The choice of the best alternative depends on the specific dataset, the complexity of the relationships, and the computational resources available.

Pros

  • Simplicity: Relatively easy to implement and understand.
  • Flexibility: Can model a wide range of non-linear relationships.
  • Improved Performance: Can significantly improve the performance of linear models on non-linear datasets.

Cons

  • Increased Complexity: Can significantly increase the number of features, leading to computational challenges and overfitting.
  • Interpretability: Can make the model less interpretable due to the increased number of features.
  • Scaling Sensitivity: Sensitive to feature scaling, requiring careful preprocessing.

FAQ

  • What is the purpose of the 'degree' parameter in PolynomialFeatures?

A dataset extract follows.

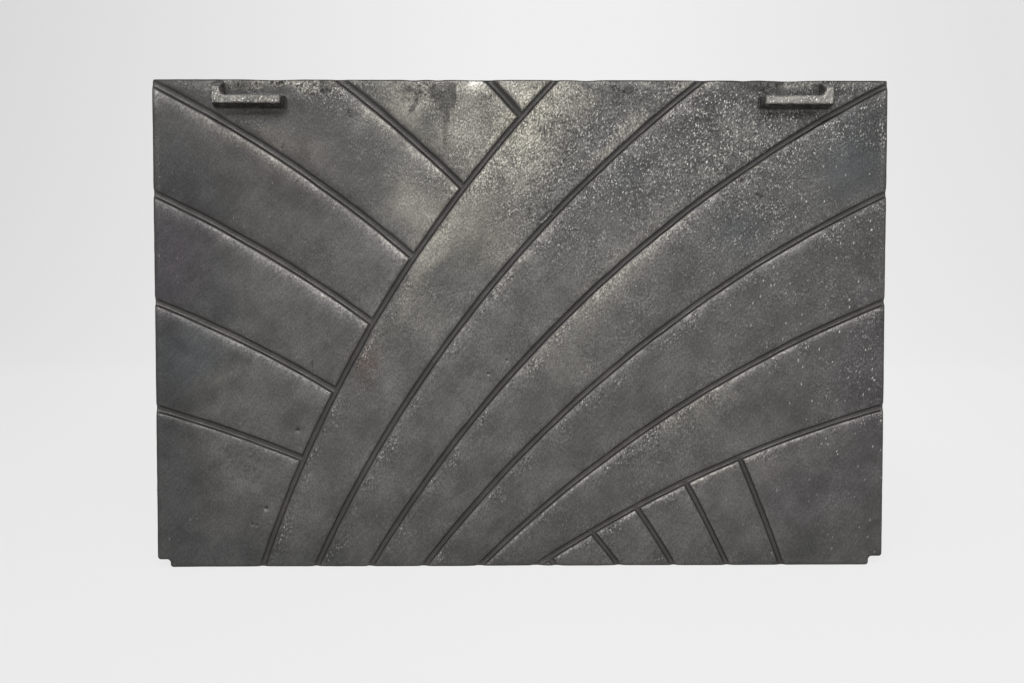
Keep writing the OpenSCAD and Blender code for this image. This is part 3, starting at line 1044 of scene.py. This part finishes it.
# How strongly the sand's grain shows
grain = 0.12 + 0.7 * patch(130, 270, 80, 46, 15) + 0.5 * patch(10, 262, 50, 50, 50)
grain += 0.14 * rising * (1.3 + rightward) + 0.12 * value_noise(spots, 24, 43) + 0.55 * bared
grain += 0.3 * edge_wear + 0.8 * patch(-148, 298, 45, 5) + 0.35 * patch(-40, 294, 40, 8)
grain += 0.5 * patch(-117, 295, 16, 6)
grain += 0.4 * patch(165, 297, 50, 5)
grain -= 0.18 * patch(-200, 100, 90, 160) + 0.4 * patch(196, 246, 26, 22)
grain = grain * (1 - behind) + (0.36 + 0.2 * value_noise(spots, 33, 50)) * behind
grain *= 1 - soot_and_shade
set_mask(plate, "grain", np.clip(grain, 0.05, 1))

# Stains, craters, and painted glints on single grains, mostly towards the right and the top
stained = sum(strength * patch(*place) for *place, strength in stains)
set_mask(plate, "stained", np.clip(stained, 0, 1) * (1 - behind))
pitted = sum(strength * patch(*place) for *place, strength in cratered)
pitted = pitted * (1 - behind) + np.clip(0.6 * value_noise(spots, 29, 56), 0, 0.5) * behind
set_mask(plate, "pitted", np.clip(pitted * (1 - soot_and_shade), 0, 1))
sparkle = 0.9 * np.clip(rightward * 1.7 - 0.6, 0, 1) * np.clip(0.3 + rising, 0, 1)
sparkle += 0.25 * value_noise(spots, 22, 44)
sparkle *= 1 - 0.5 * patch(198, 246, 26, 22)
sparkle += 0.45 * bared * (1 - 0.6 * rising)
sparkle += 0.5 * patch(-70, 297.5, 70, 3.5) + 0.4 * patch(150, 297.5, 60, 3)
set_mask(plate, "sparkle", np.clip(sparkle * (1 - soot_and_shade), 0, 0.9))

# Painted shade round the lugs, darkest in the corner of each seat, and along the rim
for root, outer in zip(lug_roots, (-1, 1)):
    low, high = root.min(axis=0), root.max(axis=0)
    middle = (low + high) / 2
    from_stop = (high[0] - low[0]) / 2 - (spots[:, 0] - middle[0]) * outer
    pocket = 0.3 if outer < 0 else 0.45
    above = 0.45 + pocket * np.exp(-((from_stop - 7) / 2) ** 2)
    shaded = np.where(spots[:, 1] < seat_z - 1, 0.5, above)
    away = np.maximum(np.abs(spots - middle) - (high - low) / 2 + 0.8, 0)
    away[:, 0] /= np.where(from_stop < 10, 3.6, 1.8)
    away[:, 1] /= 0.7
    shaded = shaded * (1 - behind) * (1 + 0.25 * value_noise(spots, 3, 45))
    soot_and_shade = np.maximum(soot_and_shade, shaded * np.exp(-(away**2).sum(axis=1)))
# painted shade along the rounded rim, darker at the left side
dark_rim = np.clip(1 - inside / 1.5, 0, 1) * (1 - behind)
soot_and_shade = np.maximum(soot_and_shade, np.where(spots[:, 0] < -half_width + 4, 0.9, 0.6) * dark_rim)
set_mask(plate, "soot_and_shade", np.clip(soot_and_shade, 0, 1))
plate.data.materials.append(plate_finish())


# ---------------------------------------------------------------------------------------------
# The two ledge lugs, cast on to the face: a level seat, an end stop on the outer side, drafted
# sides and edges rounded by the sand. Baffle plates have rubbed them brighter than the plate.
# Their undersides, inner ends, outer sides and the corner beside each stop get painted shade, their
# upward faces a painted highlight, and their grains painted glints.
remesh_grid = 0.00045  # metres
soften_passes = 36
full_black = (0.028, 0.027, 0.025)
thin_black = (0.085, 0.082, 0.076)
worn_iron = (0.38, 0.365, 0.33)
painted_glint_iron = (0.93, 0.91, 0.84)
lug_shade_black = (0.016, 0.0155, 0.015)


def soft_copy(node, name):
    """The ledge's solid, remeshed on a fine grid and softened."""
    piece = bpy.data.objects.new(name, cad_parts[node].data.copy())
    bpy.context.scene.collection.objects.link(piece)
    remesh = piece.modifiers.new("remesh", "REMESH")
    remesh.mode = "VOXEL"
    remesh.voxel_size = remesh_grid
    soften = piece.modifiers.new("soften", "SMOOTH")
    soften.factor = 0.5
    soften.iterations = soften_passes
    graph = bpy.context.evaluated_depsgraph_get()
    shaped = bpy.data.meshes.new_from_object(piece.evaluated_get(graph))
    piece.modifiers.clear()
    piece.data = shaped
    shaped.name = name
    shaped.materials.clear()
    return piece


def read_points(mesh, what):
    """The places or directions of a mesh's points."""
    values = np.zeros(len(mesh.vertices) * 3, np.float32)
    mesh.vertices.foreach_get(what, values)
    return values.reshape(-1, 3)


def roughen(mesh):
    """Give a lug its sand-cast surface; returns its points in millimetres and their directions."""
    spot = read_points(mesh, "co") * 1000
    normal = read_points(mesh, "normal")
    rough = 0.22 * value_noise(spot, 4.5, 51) + 0.14 * value_noise(spot, 1.9, 52)
    rough += 0.07 * value_noise(spot, 1.0, 53)
    spot += normal * rough[:, None]
    mesh.vertices.foreach_set("co", (spot / 1000).ravel())
    mesh.update()
    mesh.shade_smooth()
    return spot, normal


def lug_painted_shade(spot, inward, up, forward, from_end, side_share, top_share):
    """Painted shade below, on the inner end and the stop, outside, on the stop's top, and next
    to the plate.
    """
    below = np.interp(-up, (0.15, 0.6), (0, 1))
    stop = np.interp(spot[:, 2], (seat_z + 2, seat_z + 5), (0.35, 0.85))
    inner = np.interp(inward, (0.3, 0.8), (0, 1)) * np.where(from_end < 3, 0.8, stop)
    outer = np.interp(-inward, (0.25, 0.85), (0, side_share))
    sloping_top = np.clip((spot[:, 2] - seat_z - 3) / 2, 0, 1) * np.clip(up * 1.6, 0, 1)
    lit = np.clip(np.maximum(forward, up) * 1.6, 0, 1)
    at_plate = np.interp(spot[:, 1], (-10, -4.5), (0, 0.85)) * (1 - lit)
    soot_and_shade = np.maximum.reduce((below, inner, outer, top_share * sloping_top, at_plate))
    return soot_and_shade * np.clip(0.9 + 0.2 * value_noise(spot, 2.5, 54), 0, 1)


def lug_casting(node, name, side_share, top_share, rubbed):
    """A cast-looking copy of a ledge with its painted shade and its rubbed places, which are
    lighter on upward faces as a painted highlight.
    """
    piece = soft_copy(node, name)
    spot, normal = roughen(piece.data)
    left = name.startswith("left")
    inward = normal[:, 0] if left else -normal[:, 0]
    from_end = spot[:, 0].max() - spot[:, 0] if left else spot[:, 0] - spot[:, 0].min()
    up = normal[:, 2]
    soot_and_shade = lug_painted_shade(spot, inward, up, -normal[:, 1], from_end, side_share, top_share)
    set_mask(piece, "soot_and_shade", soot_and_shade)
    # rubbed places, with upward faces made lighter as a painted highlight
    rub = rubbed + 0.3 * value_noise(spot, 6, 55) + 0.5 * np.clip(up, 0, 0.6)
    set_mask(piece, "rub", np.clip(rub, 0, 1))
    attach(piece, "root")
    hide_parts(node)
    return piece


def lug_finish():
    """Iron that the baffle plate has rubbed: worn high spots over black hollows, painted glints,
    and painted shade.
    """
    iron = Finish("lug_iron_rubbed_and_shaded")
    drawn = iron.stretched(1.7, 24, iron.ragged(1.2, 0.9))
    fine = iron.remap(iron.noise(1.7, detail=4, rough=0.7, place=drawn), 0.38, 0.60)
    broad = iron.remap(iron.noise(5), 0.38, 0.56, 0.35, 1)
    worn = iron.larger(iron.times(fine, broad), iron.times(iron.mask("rub"), 0.5))
    hollow = iron.blend(iron.mask("rub"), full_black, thin_black)
    color = iron.blend(worn, hollow, worn_iron)
    from_glint, pick = iron.grains(1.3, drawn)
    shine = iron.times(iron.remap(from_glint, 0.1, 0.46, 1, 0), iron.remap(pick, 0.42, 0.66))
    color = iron.blend(iron.times(shine, 0.95), color, painted_glint_iron)
    color = iron.blend(iron.mask("soot_and_shade"), color, lug_shade_black)
    rough = iron.remap(iron.noise(2), 0.3, 0.7, 0.38, 0.55)
    return iron.close_iron(color, rough, iron.plus(worn, shine), 0.8)


# Node, name, painted shade on the outer side, painted shade on the stop's top, and how far it is rubbed
lugs = (
    ("left_ledge_lug", "left_lug_casting", 0.3, 0.6, 0.42),
    ("right_ledge_lug", "right_lug_casting", 0.65, 0.45, 0.85),
)
lug_iron_and_shade = lug_finish()
for lug in lugs:
    lug_casting(*lug).data.materials.append(lug_iron_and_shade)


# ---------------------------------------------------------------------------------------------
# The studio: a bowl painted white, in which the plate stands. Its floor bends up into its wall, so
# that no edge of the floor shows behind the plate.
floor_radius = 2.2  # metres, as the next two
wall_bend = 1.8
bowl_size = 4.0
bowl_turns = 96
side_grays = ((0.0, 0.78), (0.35, 0.93), (0.5, 0.98), (0.65, 0.98), (1.0, 0.86))  # from left to right


def bowl_mesh():
    """A flat floor that bends up into a round wall, in metres."""
    profile = [(r, 0.0) for r in (0.0, 0.3, 0.8, 1.5, floor_radius)]
    for a in np.linspace(0.1, math.pi / 2, 14):
        profile.append((floor_radius + wall_bend * math.sin(a), wall_bend - wall_bend * math.cos(a)))
    profile.append((bowl_size, bowl_size))
    turns = np.arange(bowl_turns) * 2 * math.pi / bowl_turns
    points = [(0.0, 0.0, 0.0)]
    for r, z in profile[1:]:
        points += [(r * math.cos(a), r * math.sin(a), z) for a in turns]
    faces = [(0, 1 + k, 1 + (k + 1) % bowl_turns) for k in range(bowl_turns)]
    for first in range(1, 1 + (len(profile) - 2) * bowl_turns, bowl_turns):
        for k in range(bowl_turns):
            ahead = (k + 1) % bowl_turns
            outer = first + bowl_turns
            faces.append((first + k, outer + k, outer + ahead, first + ahead))
    mesh = bpy.data.meshes.new("studio_bowl")
    mesh.from_pydata(points, [], faces)
    mesh.shade_smooth()
    return mesh


def bowl_paint():
    """White paint that is seen bright and even, a little darker towards its sides and in front."""
    white = Finish("studio_white")
    rays = add_node(white.tree, "ShaderNodeLightPath").outputs
    through = white.larger(rays["Is Glossy Ray"], rays["Is Transmission Ray"])
    seen = white.times(white.larger(rays["Is Camera Ray"], through), 0.85)
    spread = add_node(white.tree, "ShaderNodeSeparateXYZ")
    white.feed(white.place, spread, 0)
    # painted shade on the backdrop: its glow is darker towards its sides and in front
    shade = add_node(white.tree, "ShaderNodeValToRGB")
    white.feed(white.remap(spread.outputs["X"], -1.5, 1.5, kind="LINEAR"), shade, "Fac")
    stops = shade.color_ramp.elements
    for number, (place, gray) in enumerate(side_grays):
        stop = stops[number] if number < 2 else stops.new(place)
        stop.position, stop.color = place, (gray, gray, gray, 1)
    glow = add_node(white.tree, "ShaderNodeEmission")
    white.feed(shade.outputs["Color"], glow, "Color")
    white.feed(white.remap(spread.outputs["Y"], -0.4, 1.6, 0.92, 1.0, kind="LINEAR"), glow, "Strength")
    paint = add_node(white.tree, "ShaderNodeBsdfDiffuse", Color=(0.78, 0.78, 0.78, 1))
    mix = add_node(white.tree, "ShaderNodeMixShader")
    for socket, value in enumerate((seen, paint.outputs[0], glow.outputs[0])):
        white.feed(value, mix, socket)
    output = add_node(white.tree, "ShaderNodeOutputMaterial")
    white.feed(mix.outputs[0], output, "Surface")
    return white.material


bowl = bpy.data.objects.new("studio_bowl", bowl_mesh())
bpy.context.scene.collection.objects.link(bowl)
bowl.data.materials.append(bowl_paint())


# ---------------------------------------------------------------------------------------------
# The light: one large soft lamp high in front of the plate and two weaker ones at its sides. An
# even sky fills the shadows.
def soft_lamp(name, place, target, size, power):
    """A rectangular lamp that points at a target and isn't seen itself."""
    light = bpy.data.lights.new(name, "AREA")
    light.shape = "RECTANGLE"
    light.size, light.size_y = size
    light.energy = power
    lamp = bpy.data.objects.new(name, light)
    lamp.location = place
    lamp.rotation_euler = (Vector(target) - Vector(place)).to_track_quat("-Z", "Y").to_euler()
    lamp.visible_camera = False
    bpy.context.scene.collection.objects.link(lamp)


soft_lamp("top_lamp", (-0.1, -1.35, 0.92), (0, 0, 0.15), (1.0, 0.5), 15)
soft_lamp("left_lamp", (-1.3, -1.1, 0.5), (0, 0, 0.15), (0.7, 0.9), 2.5)
soft_lamp("right_lamp", (1.3, -1.1, 0.5), (0, 0, 0.15), (0.7, 0.9), 2.5)
world = bpy.data.worlds.new("even_sky")
world.use_nodes = True
world.node_tree.nodes["Background"].inputs["Color"].default_value = (1, 1, 1, 1)
world.node_tree.nodes["Background"].inputs["Strength"].default_value = 0.28
bpy.context.scene.world = world


# ---------------------------------------------------------------------------------------------
# The camera: a 50 mm lens in front of the plate, a little above its middle and turned down and
# aside by a few degrees.
camera_data = bpy.data.cameras.new("camera")
camera_data.lens = 50
camera_data.sensor_width = 36
camera = bpy.data.objects.new("camera", camera_data)
camera.location = (-0.0204, -0.8790, 0.1842)
camera.rotation_euler = (math.radians(90 - 2.902), 0, math.radians(-0.958))
bpy.context.scene.collection.objects.link(camera)
bpy.context.scene.camera = camera
bpy.context.scene.view_settings.view_transform = "Standard"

    The 'degree' parameter specifies the highest power to which the features will be raised. For example, a degree of 2 will generate features like x2, y2, and x*y.
  • Why is feature scaling important when using PolynomialFeatures?

    Polynomial features can drastically change the scale of the features. Without scaling, some features might dominate the model, leading to poor performance and numerical instability. Scaling ensures that all features are on a similar scale.
  • How do I prevent overfitting when using PolynomialFeatures?

    Use regularization techniques (e.g., L1 or L2 regularization), choose the appropriate degree (using cross-validation), and consider feature selection to reduce the number of features.
  • Does PolynomialFeatures automatically include an intercept term?

    Yes, by default, PolynomialFeatures includes a constant term (bias or intercept). You can disable this by setting include_bias=False.
  • How do I interpret the generated polynomial features?

    The order of the generated features depends on the order parameter (default is 'C'). Understanding the order allows you to map each column in the transformed data to the corresponding polynomial term.